On the way to Bangalore, their car stops and Gautam asks for a lift and they accept and that is where he was kidnapped. After a big fight between Gautam and Chakravarthi, it is revealed that John Abraham was looking for the one who gave Gautam a lift, not Gautam. He helps Gautam to reach the wedding. Gautam's friends, who reach the wedding hall, reveal the truth to Nithya. In order to meet Gautam, Nithya escapes from the wedding and ends up asking Chakravarthi for a lift, who accepts looking at the jewellery she is wearing. After listening to her, Chakravarthi realizes that she is Nithya that Gautam came for. He drives back the car to the wedding hall and Nithya take the gun and kidnaps Gautam. Then after a comical scuffle, Nithya reunites with Gautam
==Cast==

- Gautham Ram Karthik as Gautham
- Prabhu as Chakravarthi
- Rakul Preet Singh as Nithya
- Nikesha Patel as Kavya
- Azhagam Perumal as Narayanan, Nithya's father
- Manobala as Guruji
- Madhan Bob as Madhan, Nithya's uncle
- Amit Bhargav as Anand
- Anupama Kumar as Lakshmi, Gautham's mother
- Surekha Vani as Nithya's mother
- Shakeela as Kujli Plus TV Anchor
- Raviraj as Dr. K. Ravishankar
- Kudikaran Ramesh as Gautham
- Raja Chembolu (credited as Raja Shankar) as Nithya's fiancé
- Sai Prakash as Gautham's brother-in-law
- Yogi Babu as Goon
- Snigdha as Pinky
- Master Adithya as young Gautham
- Master Vijay as the commissioner's son
- Uppalapati Narayana Rao as Kavya's father

==Production==
Ravi Prasad Outdoor Unit, pioneers in the south for film shooting equipment bought the remake rights of Ala Modalaindi and ventured into film production with this film under the banner of Raviprasad Productions. Ravi Thyagarajan, son of fight master Thyagarajan and a former assistant to the director Priyadarshan, was selected to direct the film and make his directorial debut.

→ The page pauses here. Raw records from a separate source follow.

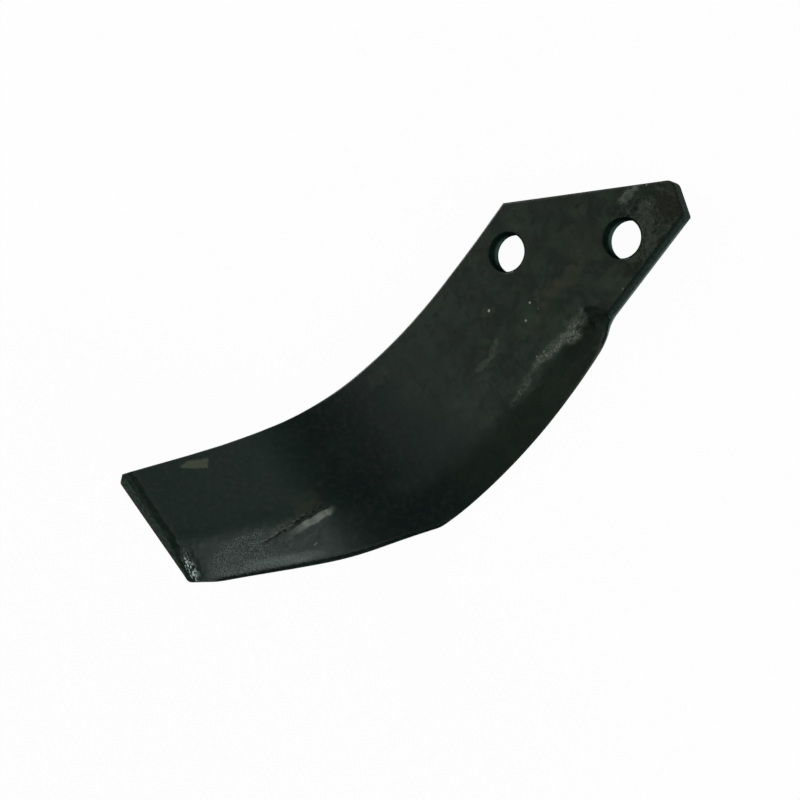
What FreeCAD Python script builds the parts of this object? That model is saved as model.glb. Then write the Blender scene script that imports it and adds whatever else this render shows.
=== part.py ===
import FreeCAD, Part
import math
import os
import Sketcher
from FreeCAD import Placement, Rotation, Vector

os.makedirs("parts", exist_ok=True)

doc = FreeCAD.newDocument("TillerBlade")

# Sizes of the blade, in millimetres and degrees. Slants are measured from the line of the
# bolt holes, and lengths past the bend are those of the straight bar before it is bent.
sizes = [
    # the shank that is bolted to the rotor
    ("hole_spacing", "56"),
    ("bolt_hole_diameter", "17"),
    ("hole_rim_radius", "0.8"),
    ("blade_thickness", "8"),
    ("bar_width", "73"),
    ("bar_slant", "46.9"),
    ("top_edge_margin", "22.2"),
    ("trim_reach", "58.4"),
    ("trim_slant", "16.6"),
    ("trim_corner_radius", "3.5"),
    ("edge_break", "0.7"),
    # the bend that turns the tip out of the plane of the shank
    ("bend_slant", "38.8"),
    ("bend_distance", "112.2"),
    ("bend_radius", "60"),
    ("bend_angle", "57"),
    # the concave edge, from the top corner to the tip
    ("concave_straight", "32.5"),
    ("concave_radius", "272"),
    ("concave_turn", "12.2"),
    # the convex cutting edge, from the shank to the tip
    ("shoulder_distance", "8.4"),
    ("shoulder_radius", "17"),
    ("shoulder_turn", "24.4"),
    ("crown_radius", "35"),
    ("crown_turn", "19.1"),
    ("sweep_radius", "302"),
    ("sweep_turn", "19.9"),
    ("heel_radius", "13"),
    ("heel_turn", "18.2"),
    ("toe_hollow_radius", "131"),
    ("toe_hollow_turn", "10.8"),
    ("toe_straight", "69.4"),
    ("toe_radius", "61"),
    ("toe_turn", "14"),
    # the sheared end of the tip
    ("tip_end_distance", "236.4"),
    ("tip_end_slant", "41"),
    ("tip_corner_radius", "2.5"),
    # the forged bevel on the hollow side
    ("bevel_width_shank", "17"),
    ("bevel_width_tip", "22"),
    ("bevel_runout", "13"),
    ("cutting_edge_thickness", "1.4"),
]
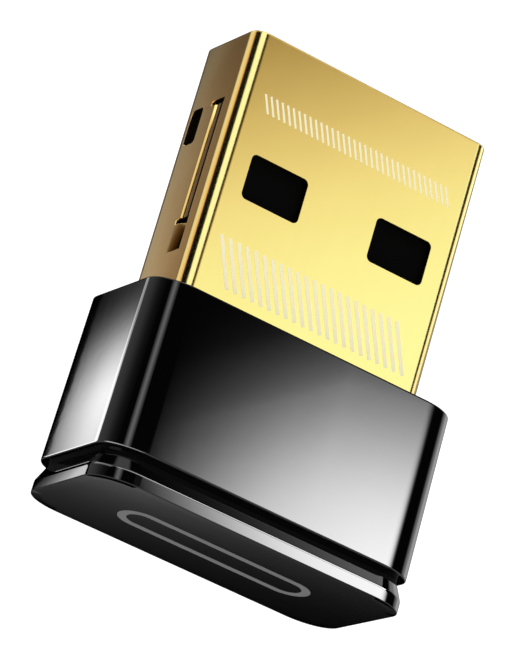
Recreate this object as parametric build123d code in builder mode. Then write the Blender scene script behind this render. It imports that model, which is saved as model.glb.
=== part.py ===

The shooting began on 23 May 2013. The second schedule began on 27 June 2013 in Hyderabad.

==Soundtrack==

The music was composed by D. Imman.

| No. | Song | Singers | Lyrics |
| 1 | "Mosale Mosale" | Deepak, A. V. Pooja | Madhan Karky |
| 2 | "Muttalai Muttalai" | D. Imman, Maria Roe Vincent |
| 3 | "Nee Enna Periya Appatucker" | Anirudh, Harshitha Krishnan |
| 4 | "Pudhiya Ulagai" | Vaikom Vijayalakshmi |
| 5 | "Shut Up Your Mouth" | Deepak, Shruti Haasan |

==Critical reception==
The film received mixed reviews from critics. The Times of India gave the film 2 stars out of 5 and wrote, "It is a convoluted plot that just feels inane on paper but one that could pass off as a comedy of the absurd on screen. But, because of its uneven tone, the film comes across as something that is severely disjointed and unfocussed. The Hindu wrote, "there’s no end to the tiresome sequence of romance and break-ups in Yennamo Yedho. It has everything going wrong for it. A convoluted plot, unimpresive performances and unfunny comedy". Sify wrote "the plot is hackneyed, romance is half baked and lead pair is unimpressive", calling the film "a pale version of the original" and describing it as "heartbreakingly disappointing". Deccan Chronicle wrote, "Despite being the remake of Ala Modalaindi, which was a hit in Telugu, Yennamo Yedho fails to impress".

The New Indian Express wrote, "The film may not be the best of romantic comedies. But it’s a fairly enjoyable watch".